Marco’s case is complicated by the fact that it’s been 26 years since he lived in Mexico, so to prove fear of political persecution, his team is connecting his situation to the experiences of activists there. With the help of others including Gálvez, he has been building his case through supporting materials, readings, and letters of support and expert reports. “According to the current way that asylum is operating, it’s very difficult for Marco to make his case,” Gálvez says. “And that’s the part that breaks my heart, because it’s hard to imagine someone who has more support than him.”

Should Marco not be granted asylum, he can appeal to the Board of Immigration Appeals and, if he loses there, the Second Circuit. Years could go by. “The best-case scenario is winning November 7, putting this to rest, and helping other people in this situation,” he says. “I really want to be hopeful, but I know that hope has to be substantive. I’m trying to prepare as best as possible.”

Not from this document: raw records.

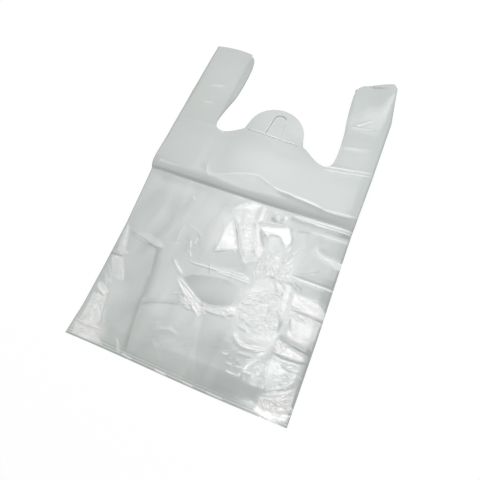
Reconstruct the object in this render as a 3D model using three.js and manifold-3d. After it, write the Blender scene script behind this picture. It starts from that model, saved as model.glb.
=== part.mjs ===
// Plastic vest carrier bag, laid flat on its back with the handles pointing away along +Y.
// It is one tube of blown film: its sides are folded in as gussets, both ends are welded, and a die cut
// opens the mouth and leaves the two handles and a hanging tab. Millimetres, +Z up.
import * as THREE from "three";
import { mergeVertices } from "three/addons/utils/BufferGeometryUtils.js";
import Module from "manifold-3d";

// Film tube
const bagWidth = 300; // outer fold to outer fold, laid flat
const bagLength = 500; // foot to handle tops
const filmThickness = 0.15; // stands in for film of about 0.02
const layerGap = 0.3; // air between two layers of film
const gussetDepth = 58; // how far each side is folded in, at the handle tops

// Welds that close the tube
const footWeldInset = 3; // skirt of loose film below the foot weld
const topWeldInset = 5;
const weldWidth = 2;

// Mouth die cut, symmetrical before the bag is laid down
const mouthTopHalf = 81; // half the gap between the handles at their tops
const mouthNeckHalf = 91.5; // half the gap at the foot of the handles
const neckLow = 340.8; // lowest point of the neckline
const neckLowHalf = 79;
const handleCorner = 22; // rounding of each handle's top inner corner

// Hanging tab, torn off along the perforated line across its foot
const tearLine = 359.5; // distance of the perforations from the foot
const tabRadius = 42.5;
const tabRise = 7.5; // centre of the tab's round above the tear line
const tabFlare = 3; // how much wider the tab is at the tear line
const slitWidth = 0.8;
const slitHeight = 40;
const slitHalfTop = 9.5;
const slitHalfFoot = 12.5;
const slitFootGap = 2; // film left between the slit and the tear line
const tearSlot = 3.2; // length of one perforation
const tearPitch = 5.4;
const tearWidth = 0.6;

// Storage fold across the middle, which holds the upper half up like a low tent
const storageFold = 257; // distance of the valley from the foot
const storageLift = 8;
const tentReach = 168; // from the valley to where the upper half is back on the surface

// Curled outer corner of the right handle
const curlLift = 15;
const curlLength = 75;
const curlWidth = 38;
const curlInset = 8; // flat strip between the curl's full height and the bag's edge
const curlTuck = 11; // how far the corner is drawn back
const cornerWidth = 12;

// The handle tops lie a little short of the full length
const topShrink = 1.5;
const topTuck = 4; // how far their corners are drawn back
const topTilt = 0.1; // slope of the right handle's top, which its curled corner pulls round

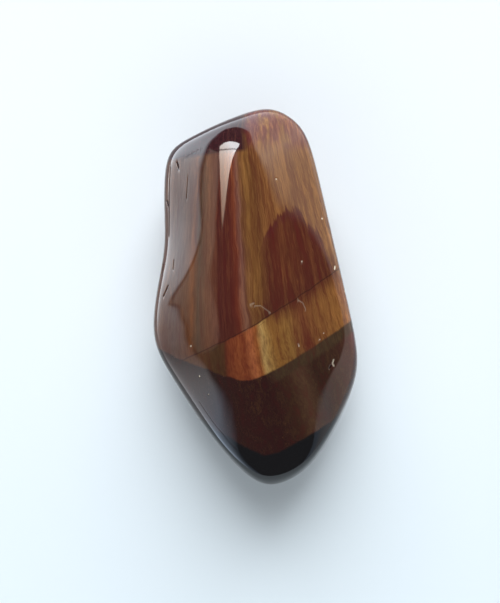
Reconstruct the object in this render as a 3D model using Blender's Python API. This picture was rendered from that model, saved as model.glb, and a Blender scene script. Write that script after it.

Winning would be a victory for activists, and Marco knows his family needs him. His father has been crippled by diabetes, while his mother suffers feet problems from working endless hours. He says his parents can’t go back to the 90-hour weeks they worked before he joined La Morada. And the family must also reckon with real estate — their lease runs out in the summer of 2020. “Right after my court date, I feel like it’s what I need to prioritize,” Marco says. “At this ten-year mark, we wouldn’t want to restart from the bottom.” The family doesn’t just want La Morada to persist. They dream of going bigger: buying their own space one day, somewhere with enough room for their own art gallery. “I like to quote Eduardo Galeano when he says, ‘They took a lot of us, they even took our fear,’” Yajaira says. “That’s exactly how I feel.”